Never saw his pictures. Didn’t need them. I cleared post the last time and rode a Greyhound forty miles to Seattle. The longest bus ride of my life. Sat in the coffee shop and waited for the redhead to get off work and come get me. The slant of April light through dusty windows is sealed in memory with the indescribable emotion when she walked through the door. We had a week to do it all again, and we did. Tirelessly, constantly. We were perfectly matched. She skipped most classes but kept her job. I slept then. I loved unpinning her hair when she got home, bobby pins flying, as it fanned like autumn leaf fires.
But I had a job waiting in Florida.
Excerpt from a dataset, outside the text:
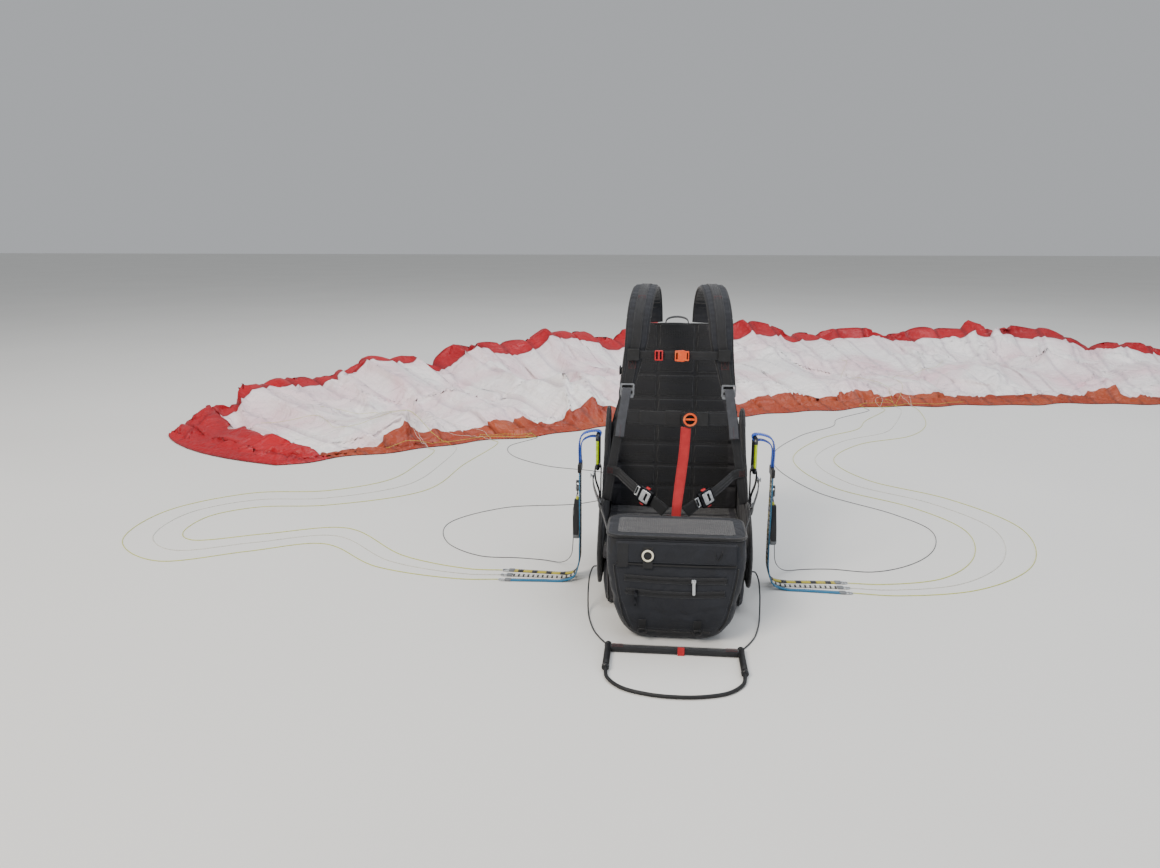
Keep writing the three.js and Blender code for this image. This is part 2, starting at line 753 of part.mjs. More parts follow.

Packing before my last night in that Murphy bed, I was nervous and irritable. She sat quietly watching me with wide dark eyes — she’d never seen me like that. I had the awful feeling I was about to lose this girl too, and no confidence I would ever find her again. But I didn’t know how to take control of my life and just decide to stay.
That was the last night I slept in a Murphy bed. She accepted my dark mood, loved me out of it and promised I wouldn’t lose her. I looked at my packed bags cluttering the room and wished I could understand about choices. I still do.